11 February 2013

East Africa: Tanzania, Kenya Ports Move to Cut Congestion

Photo: Tami Hultman/allAfrica.com
Cargo ship.

Dar es Salaam — The Tanzania Ports Authority (TPA) and Kenya Ports Authority (KPA) are weighing a partnership that will address congestion at their principal ports, as well as to foster clearing of cargos and speed up the East African region's economies.

After protracted complaints from the business community, the Port of Mombasa has set out to reclaim its appeal and regain its position as the gateway to East Africa with the joint venture.

Speaking in Dar es Salaam last week, the Kenya High Commissioner to Tanzania, Mr. Mutinda Mutiso said that the two ports are in keen at collaborating to end congestion at the two East African ports as far as the regional integration is concerned.

"Just when most importers were increasingly opting to use the Dar port due to inefficiencies and congestion at the Mombasa Port, it's high time for the two ports to have keen collaboration because even Dar port is experiencing the same problem," Mutiso said.

Mutiso stressed that the new terminal of Juba port will be put up to cater for the projected container increase in excess of 960,000 Twenty Foot Equivalent Units (Teus) by 2015.

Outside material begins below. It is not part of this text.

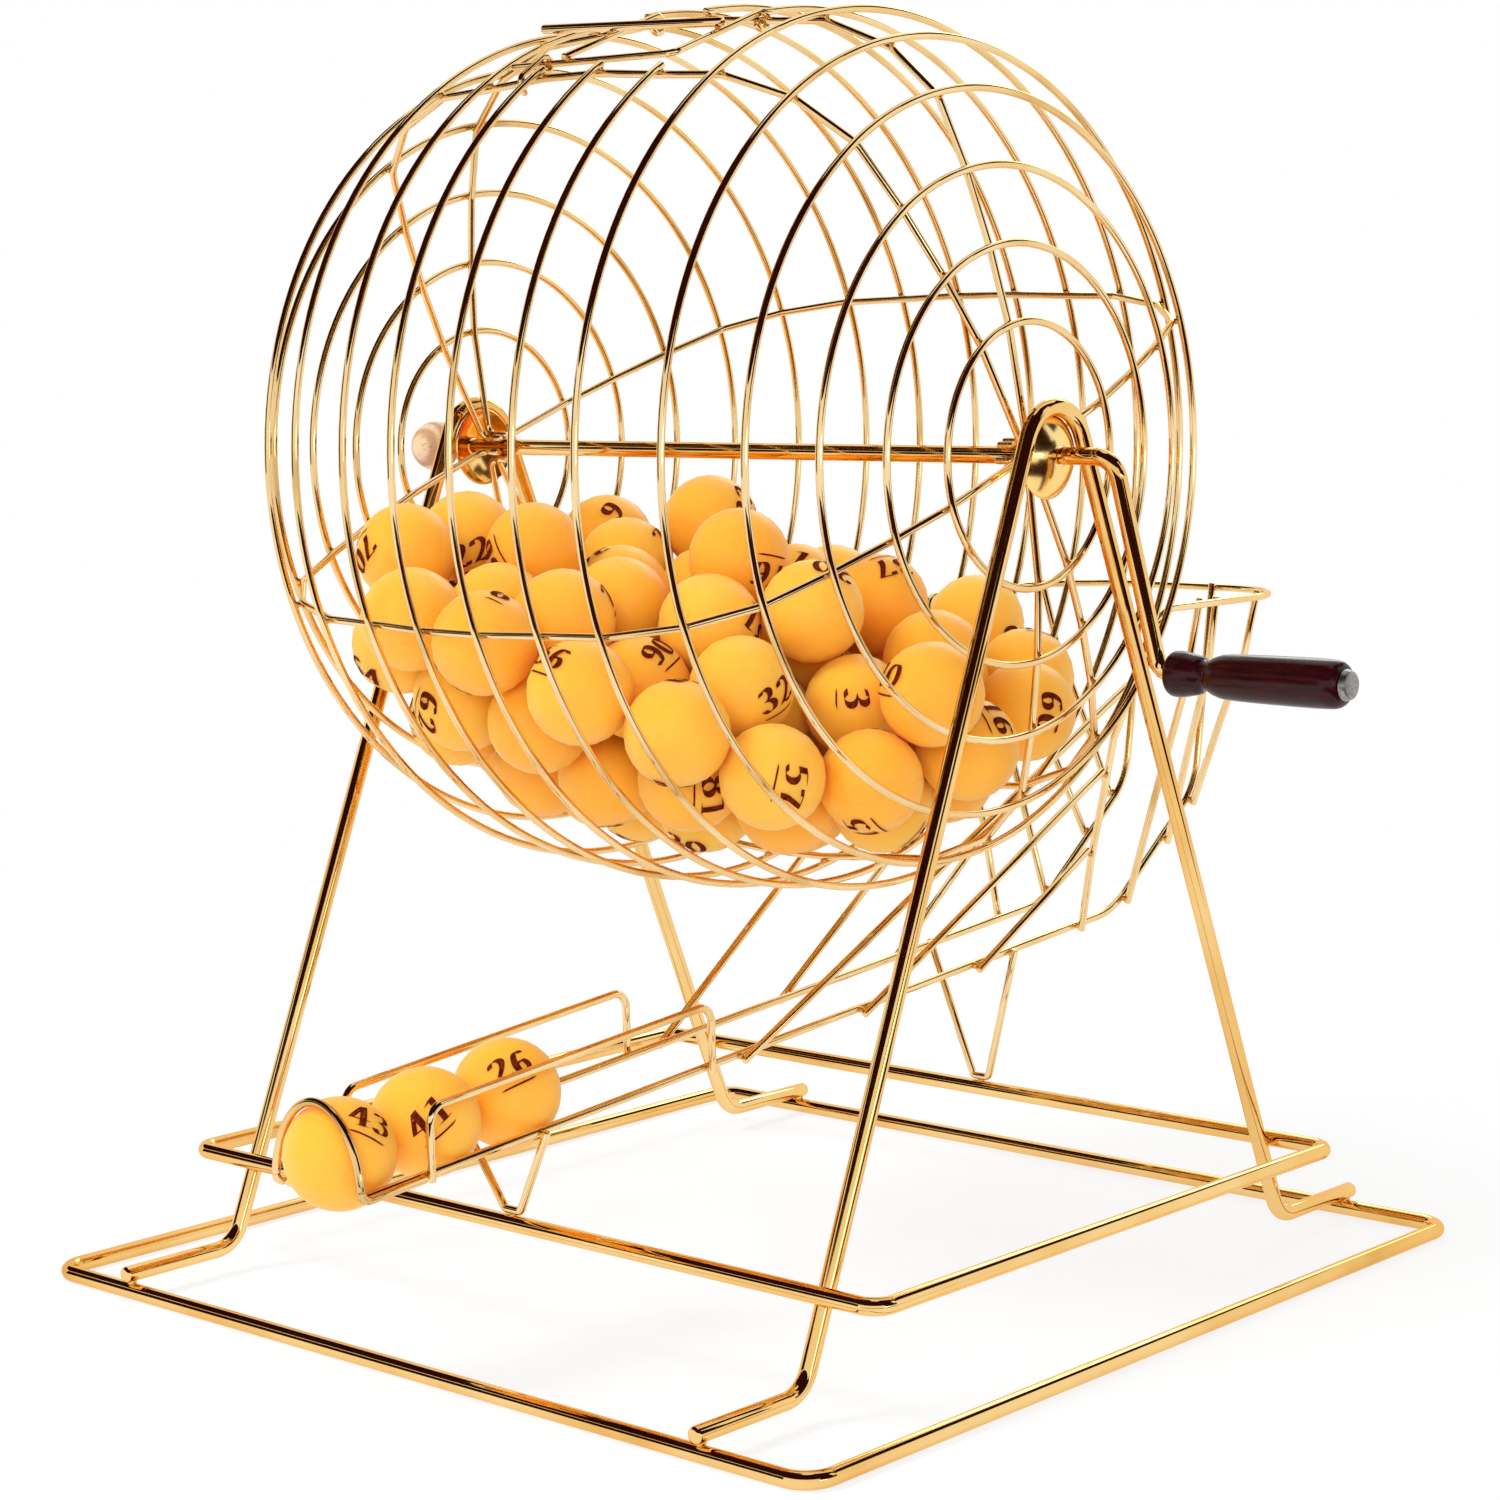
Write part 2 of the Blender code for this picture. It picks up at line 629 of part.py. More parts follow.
# Ball track.
for label, side in (("left", -1), ("right", 1)):
    wire(f"rail_{label}", rail_path(side), TRACK_D, gold, stand)
beside = TRACK_D + GAP
stop_base_z = rail_height(STOP_Y)
stop_path = [Vector((-STOP_HALF, STOP_FOOT_Y, rail_height(STOP_FOOT_Y)))]
for step in range(STOP_STEPS + 1):
    angle = math.pi * (1 - step / STOP_STEPS)
    stop_path.append(Vector((
        STOP_HALF * math.cos(angle),
        STOP_Y,
        stop_base_z + STOP_RISE * math.sin(angle),
    )))
stop_path.append(Vector((STOP_HALF, STOP_FOOT_Y, rail_height(STOP_FOOT_Y))))
wire("ball_stop", stop_path, TRACK_D, gold, stand)
for label, side in (("left", -1), ("right", 1)):
    x = side * (RAIL_HALF + beside)
    front_low = rail_height(GUARD_FRONT_Y + beside) - OVERHANG
    back_low = rail_height(GUARD_BACK_Y) - OVERHANG
    corners = [
        (x, GUARD_FRONT_Y + beside, front_low),
        (x, GUARD_FRONT_Y + beside, rail_height(GUARD_FRONT_Y) + GUARD_RISE),
        (x, GUARD_BACK_Y, rail_height(GUARD_BACK_Y) + GUARD_RISE),
        (x, GUARD_BACK_Y, back_low),
    ]
    wire(f"guard_{label}", round_corners(corners, [GUARD_BEND, GUARD_BEND]), TRACK_D, gold, stand)
for label, side in (("front", -1), ("back", 1)):
    # The strut's ends lean against the rails' outer sides.
    y = side * upper_half_y
    low_z = UPPER_Z + ROD_R + TRACK_D / 2 + GAP
    corners = []
    for hand in (-1, 1):
        foot = Vector((STRUT_SHIFT + hand * STRUT_HALF, y, low_z))
        across = hand * RAIL_HALF - foot.x
        rise = rail_height(y) - low_z
        distance = math.hypot(across, rise)
        lean = math.atan2(rise, abs(across)) - math.asin(beside / distance)
        run = math.sqrt(distance ** 2 - beside ** 2) + OVERHANG
        top = foot + Vector((hand * math.cos(lean), 0, math.sin(lean))) * run
        corners += [top, foot] if hand < 0 else [foot, top]
    wire(f"strut_{label}", round_corners(corners, [STRUT_BEND, STRUT_BEND]), TRACK_D, gold, stand)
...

"The need for the construction and the improvements of East African ports cannot be over emphasized," Mutiso said, adding that the Kenyan Authority would ensure the development of the regional Port of Lamu to meet the growing demand for port services.

The Managing Director of the Kenya Port Authority, Mr. Gichiri Ndua said that the business community was upbeat that the new terminal of Lamu will enhance efficiency for businesses operating in the country.

Apart from Kenya, the port also serves Uganda, Rwanda, Burundi, South Sudan and parts of the Democratic Republic of Congo. The new terminal will have a capacity of 1.2 million Teus per year and will have three berths that measure 230, 320 and 350 metres.

Over the last 12 years, traffic through the Port of Mombasa had increased by 7.4% per annum, rising from 9 million tonnes in 2000 to 20 million tons last year.